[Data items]
+---+
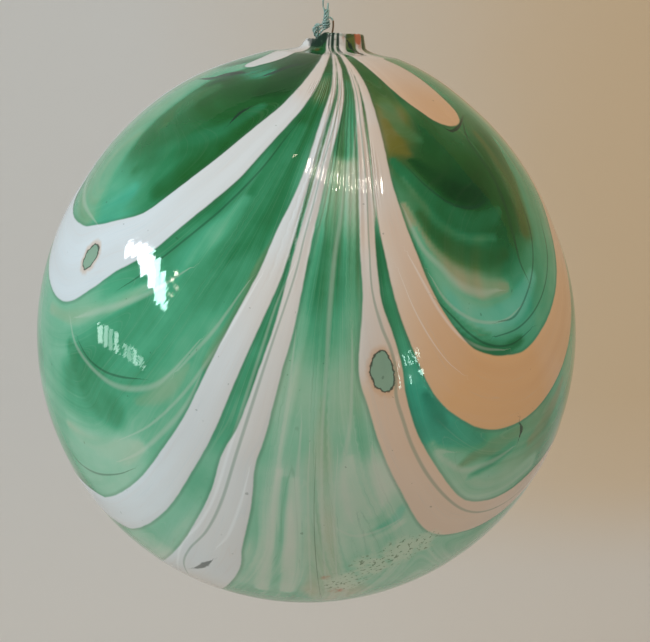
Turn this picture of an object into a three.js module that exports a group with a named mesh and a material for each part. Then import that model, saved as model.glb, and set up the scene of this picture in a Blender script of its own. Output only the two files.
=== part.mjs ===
// A witch ball: a hollow ball of blown glass with a short open neck, cracked off unevenly. It hangs
// from a nylon line, whose lower end is wound into a toggle that lies across under the neck.
// Millimetres, +Z up. The origin is the point where a hook carries the loop at the line's upper end.

import * as THREE from "three";

const degrees = THREE.MathUtils.degToRad;

// The glass
const ballDiameter = 140;
const wall = 2.5;
const shoulderRise = 4.5; // how far the shoulder stands out of the sphere beside the neck
const shoulderStart = degrees(60); // from the neck's axis, where the shoulder leaves the sphere
const boreDiameter = 11.6;
const neckWall = 1.5; // at the rim
const neckSpread = 0.8; // how much further out the neck's foot stands than its rim
const neckHeight = 3.2;
const neckFootRise = 2.4; // of the neck's foot above the shoulder
const flareWidth = 7.3; // of the hollow sweep between the shoulder and the neck's foot
const neckLean = degrees(1.8); // the neck stands a little crooked, higher on its +X side
const leanReach = degrees(32); // from the neck's axis, where the crookedness has died out
const chipDepth = 1.8; // of the low place in the rim, on its -X side
const chipHalfAngle = degrees(40);
const chipEdge = degrees(30); // over which the rim rises again beside the chip

// The nylon line
const lineDiameter = 0.5;
const lineLength = 32; // between its two knots
const loopLength = 9;
const loopWidth = 4.6;
const loopKnotLength = 3.6;
const loopKnotDiameter = 2.2;
const lineKnotLength = 5.2;
const lineKnotDiameter = 2.6;
const lineKnotLift = 0.7; // of the knot above the rim
const lineKnotShift = 0.7; // of the knot to the right of the line
const tagLength = 1.8;
const bightDiameter = 1.5;
const bightHeight = 2.1; // of the bight's crown above the rim
const toggleDiameter = 3.2;
const toggleBearing = 2; // how far each end of the toggle reaches past the bore
const wrapPitch = 1; // from one turn to the next in a wound knot

// How it hangs
const hangTilt = degrees(5.5); // of the neck's axis, towards +X
const lineOffset = 3.2; // of the line from the neck's axis at the rim, towards -X
const touch = 0.3; // left free between pieces that touch

const roundSegments = 48;
const bodySteps = 16;
const shoulderSteps = 7;
const flareSteps = 4;

const ballRadius = ballDiameter / 2;
const boreRadius = boreDiameter / 2;
const rimRadius = boreRadius + neckWall;
const neckFootRadius = rimRadius + neckSpread;
const outerEnd = Math.asin((neckFootRadius + flareWidth) / ballRadius);
const innerEnd = Math.asin((boreRadius + flareWidth) / (ballRadius - wall));

// A point of the glass's section, at an angle from the neck's axis and a depth below the outer face.
function sectionPoint(angle, depth) {
  const towardsNeck = Math.max(0, (shoulderStart - angle) / (shoulderStart - outerEnd));
  const radius = ballRadius + shoulderRise * towardsNeck ** 1.1 - depth;
  return new THREE.Vector2(radius * Math.sin(angle), radius * Math.cos(angle));
}

const outerShoulder = sectionPoint(outerEnd, 0);
const innerShoulder = sectionPoint(innerEnd, wall);
const neckFootHeight = outerShoulder.y + neckFootRise;
const rimHeight = neckFootHeight + neckHeight;

const outerFlare = new THREE.QuadraticBezierCurve(
  outerShoulder,
  new THREE.Vector2(neckFootRadius, outerShoulder.y + neckFootRise / 3),
  new THREE.Vector2(neckFootRadius, neckFootHeight),
);
const innerFlare = new THREE.QuadraticBezierCurve(
  innerShoulder,
  new THREE.Vector2(boreRadius, innerShoulder.y + neckFootRise / 6),
  new THREE.Vector2(boreRadius, neckFootHeight - wall / 2),
);

// The angles from one to another in equal steps, without the last.
function steps(from, to, count) {
  return Array.from({ length: count }, (_, i) => THREE.MathUtils.lerp(from, to, i / count));
}

function glassSection() {
  const outside = [
    ...steps(Math.PI, shoulderStart, bodySteps),
    ...steps(shoulderStart, outerEnd, shoulderSteps),
  ].map((angle) => sectionPoint(angle, 0));
  const inside = [
    ...steps(Math.PI, shoulderStart, bodySteps),
    ...steps(shoulderStart, innerEnd, shoulderSteps),
  ].map((angle) => sectionPoint(angle, wall));
  const section = [
    ...outside,
    ...outerFlare.getPoints(flareSteps),
    new THREE.Vector2(rimRadius, rimHeight),
    new THREE.Vector2(boreRadius, rimHeight),
    ...innerFlare.getPoints(flareSteps).reverse(),
    ...inside.reverse(),
  ];
  section[0].x = 0;
  section.at(-1).x = 0;
  return section;
}

// How much the crooked neck lifts a point of the glass, or lowers it where the figure is negative.
function crookedLift(x, y, z) {
  const angle = Math.atan2(Math.hypot(x, y), z);
  return x * Math.tan(neckLean) * (1 - THREE.MathUtils.smoothstep(angle, outerEnd, leanReach));
}

// How far the rim is chipped down at an angle round the neck's axis.
function chipAt(around) {
  const fromChip = Math.PI - Math.abs(around);
  return chipDepth * (1 - THREE.MathUtils.smoothstep(fromChip, chipHalfAngle, chipHalfAngle + chipEdge));
}

function glassGeometry() {
  const geometry = new THREE.LatheGeometry(glassSection(), roundSegments);
  geometry.rotateX(Math.PI / 2);
  const position = geometry.attributes.position;
  for (let i = 0; i < position.count; i += 1) {
    const x = position.getX(i);
    const y = position.getY(i);
    const z = position.getZ(i);
    const upNeck = Math.max(0, (z - neckFootHeight) / neckHeight);
    position.setZ(i, z + crookedLift(x, y, z) - chipAt(Math.atan2(y, x)) * upNeck);
  }
  return geometry;
}

// A knot wound from line, along the Y axis from 0 to its length, with a rounded ridge for each turn.
function woundKnot(length, diameter) {
  const turns = Math.max(2, Math.round(length / wrapPitch));
  const ridge = lineDiameter / 2;
  const section = [new THREE.Vector2(0, 0)];
  for (let i = 0; i <= turns * 4; i += 1) {
    const along = i / (turns * 4);
    const crown = Math.sqrt(1 - 0.5 * (2 * along - 1) ** 2);
    const groove = ridge * (0.5 + 0.5 * Math.cos(Math.PI * 2 * along * turns));
    section.push(new THREE.Vector2((diameter / 2) * crown - groove, along * length));
  }
  section.push(new THREE.Vector2(0, length));
  return new THREE.LatheGeometry(section, 12);
}

function tube(curve, diameter, stepCount) {
  const circle = new THREE.Shape().absarc(0, 0, diameter / 2, 0, Math.PI * 2);
  return new THREE.ExtrudeGeometry(circle, {
    extrudePath: curve,
    steps: stepCount,
    curveSegments: 4,
    bevelEnabled: false,
  });
}

function smoothCurve(points) {
  return new THREE.CatmullRomCurve3(points.map((p) => new THREE.Vector3(...p)));
}

const glass = new THREE.MeshStandardMaterial({ color: 0x58a074, roughness: 0.06, metalness: 0 });
const nylon = new THREE.MeshStandardMaterial({ color: 0x8fc0b4, roughness: 0.25, metalness: 0 });
const stainedNylon = new THREE.MeshStandardMaterial({ color: 0x8c7354, roughness: 0.4, metalness: 0 });

function piece(name, geometry, material) {
  const mesh = new THREE.Mesh(geometry, material);
  mesh.name = name;
  return mesh;
}

// Heights of the line's pieces, from the loop down to the rim
const lineTop = -loopLength - loopKnotLength - touch;
const lineKnotTop = lineTop - lineLength - touch;
const lineKnotBottom = lineKnotTop - lineKnotLength;
const rimLevel = lineKnotBottom - lineKnotLift;

// The ball hangs crooked, with its rim's middle beside the line.
const mouth = new THREE.Vector3(-lineOffset, 0, rimHeight);
mouth.applyAxisAngle(new THREE.Vector3(0, 1, 0), hangTilt);
const ball = new THREE.Group();
ball.rotation.y = hangTilt;
ball.position.set(-mouth.x, 0, rimLevel - mouth.z);
ball.add(piece("glass_ball", glassGeometry(), glass));

// The toggle lies across under the neck, below the line, and its ends bear on the inner flare.
const toggleHalf = Math.sqrt(boreRadius ** 2 - lineOffset ** 2) + toggleBearing;
const bearingRadius = Math.hypot(lineOffset, toggleHalf);
const bearing = innerFlare.getPoints(100).find((p) => p.x <= bearingRadius);
const toggleLevel =
  bearing.y + crookedLift(-lineOffset, 0, bearing.y) - toggleDiameter / 2 - touch;
const toggle = piece("toggle_knot", woundKnot(2 * toggleHalf, toggleDiameter), nylon);
toggle.position.set(-lineOffset, -toggleHalf, toggleLevel);
ball.add(toggle);

const line = new THREE.Group();

// The two ends of the line come down onto the toggle inside the neck.
const neckDepth = rimHeight - toggleLevel - toggleDiameter / 2 - touch;
const footX = -neckDepth * Math.sin(hangTilt);
const footLevel = rimLevel - neckDepth * Math.cos(hangTilt);
const bightFoot = footX + bightDiameter * 0.1;
const legFoot = bightFoot + bightDiameter / 2 + lineDiameter / 2 + touch;
const bightRoute = smoothCurve([
  [lineKnotShift - lineKnotDiameter / 2 - touch, 0, rimLevel + bightHeight - bightDiameter / 2],
  [-1.5, -0.1, rimLevel + bightHeight - bightDiameter / 2 - 0.1],
  [-2, -0.2, rimLevel + 0.5],
  [-1.75, -0.2, rimLevel - 0.5],
  [-1, -0.1, rimLevel - 2.2],
  [bightFoot, 0, footLevel + 1.2],
  [bightFoot, 0, footLevel],
]);
line.add(piece("line_bight", tube(bightRoute, bightDiameter, 16), nylon));
const legX = lineKnotShift + lineKnotDiameter / 2 + lineDiameter / 2 + touch;
const legRoute = smoothCurve([
  [legX, -0.2, rimLevel + 2.8],
  [legX, -0.2, rimLevel + 1],
  [legX * 0.8, -0.1, rimLevel - 1.5],
  [legFoot, 0, footLevel + 1.2],
  [legFoot, 0, footLevel],
]);
line.add(piece("thin_leg", tube(legRoute, lineDiameter, 12), stainedNylon));

const lineKnot = piece("line_knot", woundKnot(lineKnotLength, lineKnotDiameter), nylon);
lineKnot.rotation.x = Math.PI / 2;
lineKnot.position.set(lineKnotShift, 0, lineKnotBottom);
line.add(lineKnot);

const tagRoute = smoothCurve([
  [lineKnotShift + lineDiameter, 0, lineKnotTop + touch],
  [lineKnotShift + lineDiameter, 0, lineKnotTop + touch + tagLength],
]);
line.add(piece("tag_end", tube(tagRoute, lineDiameter, 2), nylon));

const lineRoute = smoothCurve([
  [0, 0, lineTop - lineLength],
  [0, 0, lineTop],
]);
line.add(piece("hanging_line", tube(lineRoute, lineDiameter, 16), nylon));

const loopKnot = piece("loop_knot", woundKnot(loopKnotLength, loopKnotDiameter), nylon);
loopKnot.rotation.x = Math.PI / 2;
loopKnot.position.set(0, 0, -loopLength - loopKnotLength);
line.add(loopKnot);

// The loop's inner crown is at the origin.
const loopSide = (loopWidth - lineDiameter) / 2;
const loopFootX = lineDiameter / 2 + touch;
const leftOfLoop = [
  [-loopFootX, 0, -loopLength + touch],
  [-loopSide * 0.62, 0, -loopLength * 0.7],
  [-loopSide, 0, -loopLength * 0.32],
  [-loopSide * 0.66, 0, -loopLength * 0.07],
];
const rightOfLoop = leftOfLoop.map(([x, y, z]) => [-x, y, z]).reverse();
const loopRoute = smoothCurve([...leftOfLoop, [0, 0, lineDiameter / 2], ...rightOfLoop]);
line.add(piece("hanging_loop", tube(loopRoute, lineDiameter, 28), nylon));

const witchBall = new THREE.Group();
witchBall.add(ball, line);

export default witchBall;
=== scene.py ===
# A witch ball: a hollow ball of blown green glass with combed trails of opal glass, hung by its
# open neck on a nylon line that is wound into a toggle inside. It is dressed here over its CAD frame.
import math
import random

import bpy
import numpy as np
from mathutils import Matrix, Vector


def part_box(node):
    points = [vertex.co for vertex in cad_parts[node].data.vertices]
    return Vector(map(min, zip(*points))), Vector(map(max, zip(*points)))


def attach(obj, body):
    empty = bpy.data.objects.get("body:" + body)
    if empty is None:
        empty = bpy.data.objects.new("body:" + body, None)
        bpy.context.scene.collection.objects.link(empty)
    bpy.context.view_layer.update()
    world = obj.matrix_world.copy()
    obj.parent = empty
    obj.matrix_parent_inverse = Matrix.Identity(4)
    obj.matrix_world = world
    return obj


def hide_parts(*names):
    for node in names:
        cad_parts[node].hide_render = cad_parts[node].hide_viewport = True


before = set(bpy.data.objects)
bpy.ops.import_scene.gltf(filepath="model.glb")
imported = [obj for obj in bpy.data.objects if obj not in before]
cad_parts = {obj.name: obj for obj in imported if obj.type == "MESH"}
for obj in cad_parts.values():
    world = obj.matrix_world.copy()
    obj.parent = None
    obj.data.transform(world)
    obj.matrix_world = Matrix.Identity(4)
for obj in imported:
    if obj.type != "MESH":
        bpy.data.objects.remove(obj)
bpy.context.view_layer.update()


# The camera stands half a metre before the ball and a little above its middle, level with the eyes
# of someone who looks at it on its hook. It sees the ball's top, and the line ends above its view.
ball_radius = 70.0  # mm, as are all lengths until a mesh is made
hang_tilt = math.radians(5.5)  # of the neck's axis, towards +X
ball_centre = np.array([-4.317, 0.0, -129.321])
picture_size = (650, 642)  # pixels
ball_in_picture = (306.7, 333.0, 269.5)  # pixels: the middle of its outline and its radius
camera_distance = 7 * ball_radius
camera_elevation = math.radians(9.1)
focal_length = ball_in_picture[2] / math.tan(math.asin(ball_radius / camera_distance))  # pixels
sensor_width = 36.0


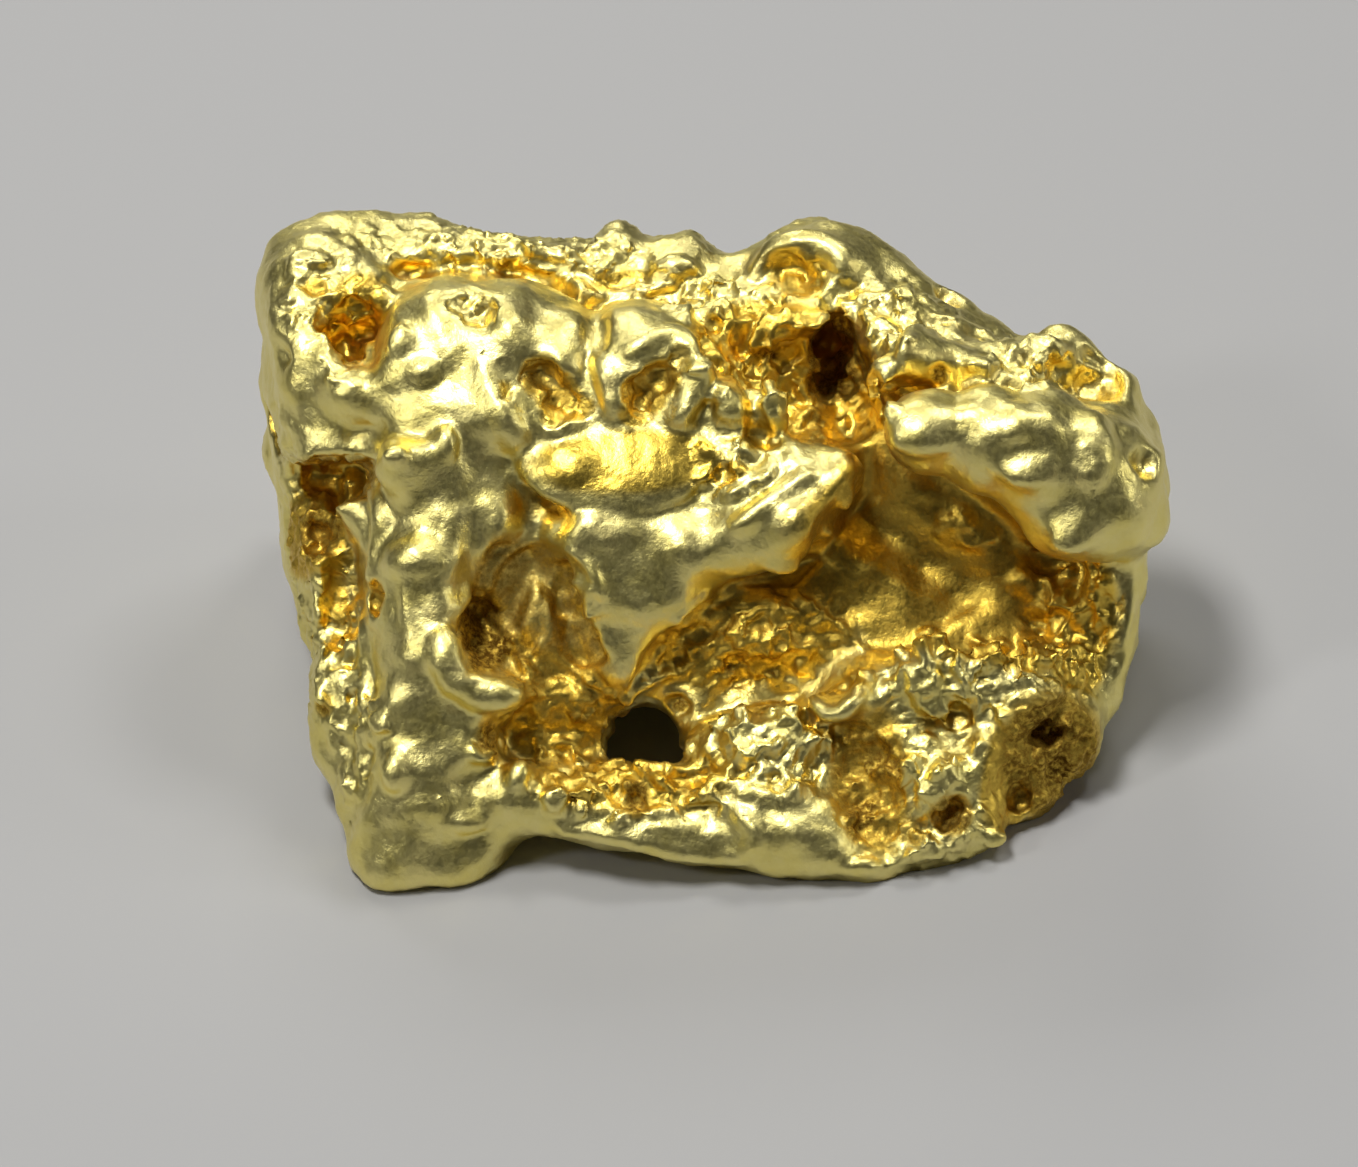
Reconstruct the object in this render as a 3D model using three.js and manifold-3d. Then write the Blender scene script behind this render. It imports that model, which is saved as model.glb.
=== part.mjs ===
// A natural gold nugget: one solid of native gold, worn round on its lobes. It has pits, the flat-sided
// moulds that quartz crystals left behind, an undercut below its front lip and one small hole through
// that lip. Units are millimetres, +Z is up, and the nugget rests on three worn feet at z = 0.
// The origin is the middle of the nugget's bounding box, on the surface that it rests on.
//
// The nugget is one field: negative inside the gold, positive outside, and about the distance to the
// surface in millimetres. A rounded hull of flat cuts comes first, then lobes that melt into it, then
// the hollows. Marching cubes turn the field into a closed mesh, and a block cuts the feet flat.
import * as THREE from "three";
import { mergeVertices } from "three/addons/utils/BufferGeometryUtils.js";
import { MarchingCubes } from "three/addons/objects/MarchingCubes.js";
import { ImprovedNoise } from "three/addons/math/ImprovedNoise.js";
import Module from "manifold-3d";

// Driving dimensions.
const FACE_LEAN = 40; // degrees that the broad face's outward normal points above the horizontal
const FACE_DIP = 5.3; // degrees that the broad face's long direction dips to the right
const FACE_CENTRE = [0, 2.8, 3.33]; // the middle of the broad face: height over the resting surface last
const HULL_ROUNDING = 0.55; // how softly the hull's flat cuts meet
const LOBE_BLEND = 0.3; // how softly a lobe melts into what it sits on
const HOLLOW_BLEND = 0.14; // how round the rim of a hollow is worn
const SWELL = 0.12; // height of the slow swells over the whole surface
const SWELL_LENGTH = 1.1; // and their length
const FOOT_TRIM = 0.05; // depth worn off the lowest foot
const GRID_STEP = 0.303; // distance between the points that the field is sampled at
const GRID_CELLS = 64; // samples along each side: a power of two, so that neighbours' corners agree
const GRID_CENTRE = [0, 3.8, 2.7];
const LEAST_DEPTH = 0.02; // a sample nearer to the surface than this is moved off it, so no face is a sliver
const MOST_TRIANGLES = 16000;
const MERGE_DISTANCE = 1e-4; // corners closer than this are one
const FLOOR_BLOCK = [30, 30, 2]; // the block that cuts the feet flat

// The broad face's frame: x across the face, y up its slope, z straight out of it.
const faceFrame = new THREE.Matrix4()
  .makeTranslation(...FACE_CENTRE)
  .multiply(new THREE.Matrix4().makeRotationX(THREE.MathUtils.degToRad(90 - FACE_LEAN)))
  .multiply(new THREE.Matrix4().makeRotationZ(THREE.MathUtils.degToRad(-FACE_DIP)));
const groundFrame = new THREE.Matrix4();

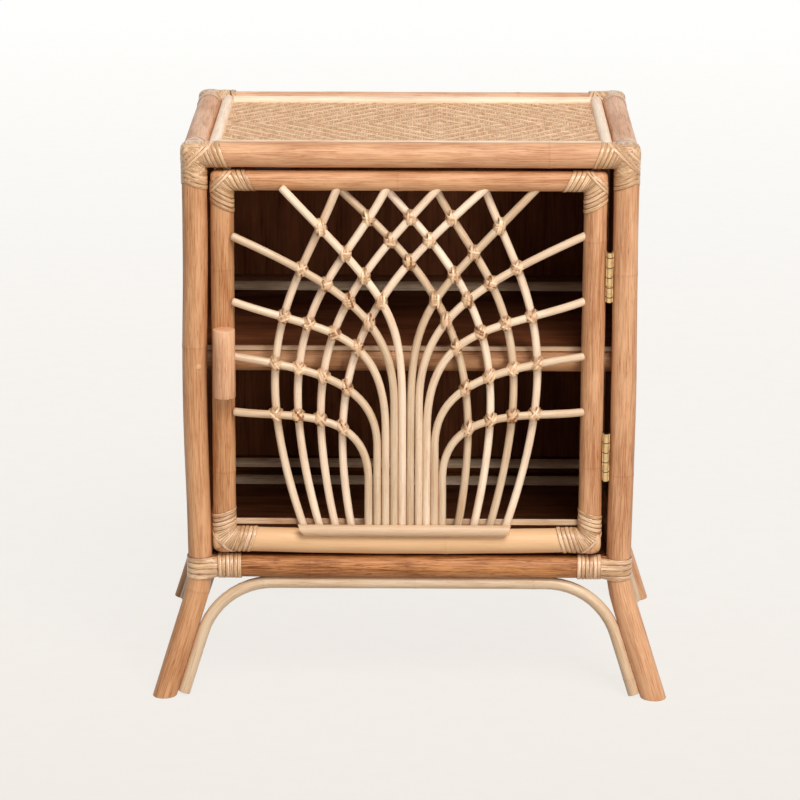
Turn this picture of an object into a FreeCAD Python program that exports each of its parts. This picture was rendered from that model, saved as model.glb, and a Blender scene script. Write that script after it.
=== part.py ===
import FreeCAD, Part
import math
import os
import Sketcher
from FreeCAD import Placement, Rotation, Vector

# Rattan storage side table: four bent corner poles on splayed feet carry a panelled cabinet
# with one shelf, closed by a framed door whose grille is a fan of thin bent canes.
# Millimetres. X runs to the right, Y to the back, Z up; the origin is on the floor, centred.

document = FreeCAD.newDocument("storage_side_table")

# Driving dimensions.
SIZES = {
    # cabinet frame
    "frame_height": 570,
    "body_width": 448,
    "body_depth": 287,
    "post_diameter": 25,
    "top_rail_diameter": 25,
    "base_rail_diameter": 23,
    "base_rail_height": 134.5,
    "knee_height": 116,
    "knee_radius": 120,
    "side_splay": 37,
    "front_splay": 19,
    "arch_diameter": 11.5,
    "arch_radius": 75,
    "arch_foot_lift": 3,
    # clearances
    "joint_clearance": 0.2,
    "seat_clearance": 0.3,
    # top
    "top_board_thickness": 8,
    "weave_drop": 8.5,
    "weave_thickness": 1.5,
    "border_width": 12,
    # cabinet panels and inner rails
    "panel_thickness": 5,
    "shelf_height": 354,
    "shelf_thickness": 4,
    "shelf_rail_diameter": 22,
    "shelf_rail_gap": 2,
    "cleat_width": 12,
    "edging_depth": 4,
    "edging_reach": 6,
    "back_rail_diameter": 20,
    "shelf_back_rise": 7,
    "floor_rail_lift": 2.5,
    "floor_height": 141.5,
    "floor_thickness": 7,
    "moulding_width": 8,
    # door frame
    "stile_diameter": 23,
    "door_top_diameter": 20,
    "door_bottom_diameter": 25,
    "latch_gap": 4,
    "hinge_gap": 6,
    "door_top_gap": 3.2,
    "door_bottom_gap": 3.2,
    # bindings of rattan peel
    "binding_thickness": 1.2,
    "binding_clearance": 0.1,
    "corner_binding_reach": 30,
    "door_binding_reach": 31,
    "base_binding_reach": 41,
    # grille
    "cane_diameter": 8,
    "bundle_pitch": 8.2,
    "layer_clearance": 0.15,
    "fan_centre": -4,
    "fan_lean": 5,
    "outer_cane_pitch": 16,
    "lashing_width": 3,
    "lashing_thickness": 1.1,
    # sill strips over the cane ends
    "sill_strip_width": 12,
    "sill_strip_length": 214,
    "sill_strip_mitre": 7,
    "sill_strip_rise": 7,
    "backing_strip_width": 6,
    "backing_strip_lift": 1.5,
    # handle
    "handle_diameter": 22,
    "handle_length": 71,
    "handle_height": 347,
    "handle_reach": 17.5,
    # butt hinges
    "hinge_length": 50,
    "upper_hinge_inset": 104.8,
    "lower_hinge_inset": 102.8,
    "knuckle_diameter": 5.6,
    "pin_diameter": 2.6,
    "pin_clearance": 0.05,
    "knuckle_clearance": 0.2,
    "pin_advance": 8.5,
    "leaf_thickness": 1.3,
    "leaf_recess": 0.65,
    "leaf_seat_width": 7.6,
    # magnetic catch
    "catch_width": 34,
    "catch_depth": 12,
    "catch_offset": 135,
    "strike_width": 26,
    "strike_drop": 9,
    "strike_thickness": 1.2,
    "catch_gap": 0.5,
}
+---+
* CHALLENGE
Write out, from the lines above, only those from the line with "at the origin." to the line with "points = [vertex.co", exactly as given, including the first and the last.

* COMPLETE ANSWER
// The loop's inner crown is at the origin.
const loopSide = (loopWidth - lineDiameter) / 2;
const loopFootX = lineDiameter / 2 + touch;
const leftOfLoop = [
  [-loopFootX, 0, -loopLength + touch],
  [-loopSide * 0.62, 0, -loopLength * 0.7],
  [-loopSide, 0, -loopLength * 0.32],
  [-loopSide * 0.66, 0, -loopLength * 0.07],
];
const rightOfLoop = leftOfLoop.map(([x, y, z]) => [-x, y, z]).reverse();
const loopRoute = smoothCurve([...leftOfLoop, [0, 0, lineDiameter / 2], ...rightOfLoop]);
line.add(piece("hanging_loop", tube(loopRoute, lineDiameter, 28), nylon));

const witchBall = new THREE.Group();
witchBall.add(ball, line);

export default witchBall;
=== scene.py ===
# A witch ball: a hollow ball of blown green glass with combed trails of opal glass, hung by its
# open neck on a nylon line that is wound into a toggle inside. It is dressed here over its CAD frame.
import math
import random

import bpy
import numpy as np
from mathutils import Matrix, Vector


def part_box(node):
    points = [vertex.co for vertex in cad_parts[node].data.vertices]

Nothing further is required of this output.